National and local policies to improve diet in low-income U.S. populations include increasing physical access to grocery stores and supermarkets in under-served neighborhoods. In a pilot study that evaluated the impacts of opening a new supermarket in a Philadelphia community considered a “food desert”—part of the Pennsylvania Fresh Food Financing Initiative—Health Affairs found that the intervention moderately improved residents’ perceptions of food accessibility. However, it did not lead to changes in the way people purchased groceries, fruit and vegetable intake or reductions in obesity. The changes simply gave consumers access to more food.
The effectiveness of interventions to improve physical access to food and reduce obesity by encouraging supermarkets to locate in under-served areas remains unproven.
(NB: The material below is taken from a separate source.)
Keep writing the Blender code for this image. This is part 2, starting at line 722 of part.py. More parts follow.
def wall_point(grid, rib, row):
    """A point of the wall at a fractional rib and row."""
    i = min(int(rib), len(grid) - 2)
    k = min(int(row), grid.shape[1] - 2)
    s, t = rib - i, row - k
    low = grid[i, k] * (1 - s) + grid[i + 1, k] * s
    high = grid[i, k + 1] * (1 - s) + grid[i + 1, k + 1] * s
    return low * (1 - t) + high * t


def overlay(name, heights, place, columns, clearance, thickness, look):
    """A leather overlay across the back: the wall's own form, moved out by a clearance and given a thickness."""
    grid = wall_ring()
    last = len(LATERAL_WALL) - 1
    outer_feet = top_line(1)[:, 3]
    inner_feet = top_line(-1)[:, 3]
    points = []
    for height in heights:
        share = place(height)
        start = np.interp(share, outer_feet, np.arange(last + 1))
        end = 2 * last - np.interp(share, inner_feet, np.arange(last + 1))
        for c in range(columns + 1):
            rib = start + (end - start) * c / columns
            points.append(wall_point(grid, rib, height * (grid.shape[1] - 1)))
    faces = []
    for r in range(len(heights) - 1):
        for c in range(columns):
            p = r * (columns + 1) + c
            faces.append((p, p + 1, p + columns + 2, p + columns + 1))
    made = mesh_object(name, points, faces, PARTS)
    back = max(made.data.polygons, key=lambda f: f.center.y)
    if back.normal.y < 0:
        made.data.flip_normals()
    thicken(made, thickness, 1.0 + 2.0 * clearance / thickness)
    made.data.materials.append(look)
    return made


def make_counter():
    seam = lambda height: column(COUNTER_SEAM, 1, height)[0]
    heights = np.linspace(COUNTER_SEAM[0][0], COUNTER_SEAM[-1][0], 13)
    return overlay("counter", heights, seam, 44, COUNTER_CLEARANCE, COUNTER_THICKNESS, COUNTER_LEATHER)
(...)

Therefore, the present findings suggest that simply improving a community’s retail food infrastructure may not produce desired changes in food purchasing and consumption patterns. Not to mention the cost of healthier foods is much higher than foods that are more pleasing to the taste buds.
Policy change and government intervention may not reduce Americas waist line, it will however add to careless spending of federal funds.
Plainly put, Americans are obese because they choose to be; forcing vegetables down someone’s throat who desires chocolate cake will not promote weight loss. Especially when we live in a society that accepts fat as the new skinny. A person has to want change in order to make a change.